小米麪試題——Git樹分割點

題目：

git是一種分佈式代碼管理工具，git通過樹的形式記錄文件的更改歷史，比如： base'<–base<–A<–A’ ^ | — B<–B’ 小米工程師常常需要尋找兩個分支最近的分割點，即base.假設git 樹是多叉樹，請實現一個算法，計算git樹上任意兩點的最近分割點。 （假設git樹節點數爲n,用鄰接矩陣的形式表示git樹：字符串數組matrix包含n個字符串，每個字符串由字符’0’或’1’組成，長度爲n。matrix[i][j]==’1’當且僅當git樹種第i個和第j個節點有連接。節點0爲git樹的根節點。）

輸入例子:

[01011,10100,01000,10000,10000],1,2

輸出例子:

1

分析：

1. 分別倒序尋找兩個節點與根結點（0節點）的連通路。
2. 將兩條通路進行匹配，尋找最近的分割點（兩條通路中第一個相同的點）。

算法代碼：

int findClosestSeperatingPoint(char **GitTree, int n, int pointA, int pointB)
{
    int closestSeperatingPoint = 0;
    
    int Ai, Aj, Bi, Bj;
    Ai = Aj = pointA;
    Bi = Bj = pointB;
    
    int *pathA = new int[n];
    int *pathB = new int[n];
    
    int pathLenOfA, pathLenOfB;
    
    //find the path of A
    findPath(GitTree, pathA, pathLenOfA, pointA);
    
    //find the path of B
    findPath(GitTree, pathB, pathLenOfB, pointB);

    //find the closest seperating point
    closestSeperatingPoint = match(pathA, pathB, pathLenOfA, pathLenOfB);
    
    delete [] pathA;
    delete [] pathB;
    
    return closestSeperatingPoint;
}

void findPath(char **GitTree, int *path, int & pathLen, int point)
{
    int i, j;
    i = j = point;
    
    pathLen = 1;
    path[pathLen-1] = point;

    while (0 != i) {
        while ('1' != GitTree[i][j]) {
            j--;
        }
        
        pathLen++;
        path[pathLen-1] = j;
        
        i = j;
    }
}

int match(int pathA[], int pathB[], int pathLenOfA, int pathLenOfB)
{
    for (int i = 0; i < pathLenOfA; ++i) {
        for (int j = 0; j < pathLenOfB; ++j) {
            if (pathA[i] == pathB[j]) {
                return pathA[i];
            }
        }
    }
    
    return 0;
}

中間將尋找與根結點的通路代碼和匹配兩條通路的最近分割點代碼封裝起來了。

測試代碼：

//
//  main.cpp
//  findClosestSeperatingPoint
//
//  Created by Jiajie Zhuo on 2017/4/2.
//  Copyright © 2017年 Jiajie Zhuo.

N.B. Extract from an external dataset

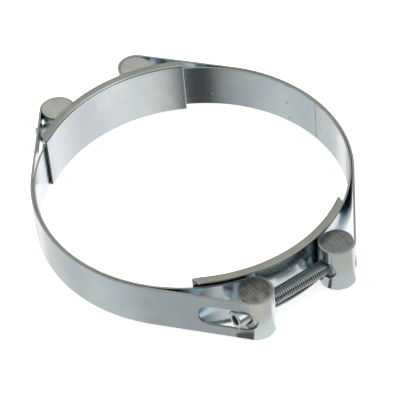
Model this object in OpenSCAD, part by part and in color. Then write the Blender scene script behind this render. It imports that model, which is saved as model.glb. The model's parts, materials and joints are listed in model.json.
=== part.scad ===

All rights reserved.
//

#include <iostream>

using namespace std;

int findClosestSeperatingPoint(char **GitTree, int n, int pointA, int pointB);
void findPath(char **GitTree, int *path, int & pathLen, int point);
int match(int pathA[], int pathB[], int pathLenOfA, int pathLenOfB);

int main(int argc, const char * argv[]) {
    int n, pointA, pointB, closestSeperatingPoint;
    
    cout << "Please enter the nubmer of point: ";
    cin >> n;
    
    char **GitTree = new char*[n];
    
    cout << "Please enter the matrix of GitTree:" << endl;
    for (int i = 0; i < n; i++) {
        GitTree[i] = new char[n];
        for (int j = 0; j < n; j++) {
            cin >> GitTree[i][j];
        }
    }
    
    cout << "Please enter the two point A and B: ";
    cin >> pointA >> pointB;
    
    closestSeperatingPoint = findClosestSeperatingPoint(GitTree, n, pointA, pointB);
    
    cout << "The closestSeperatingPoint is " << closestSeperatingPoint << endl;
    
    for (int i = 0; i < n; ++i) {
        delete [] GitTree[i];
    }
    delete [] GitTree;
    
    return 0;
}

注：這裏已知git樹的節點數。

改進：

其中的path可以使用vector，添加元素和匹配時都會方便很多。

因爲path中的元素都是倒序排列的，所以最後的match()匹配方法增加效率。

總結：

這是一道比較典型的多叉樹的查找問題，考查了對二維數組的操作以及樹的鄰接矩陣的搜索。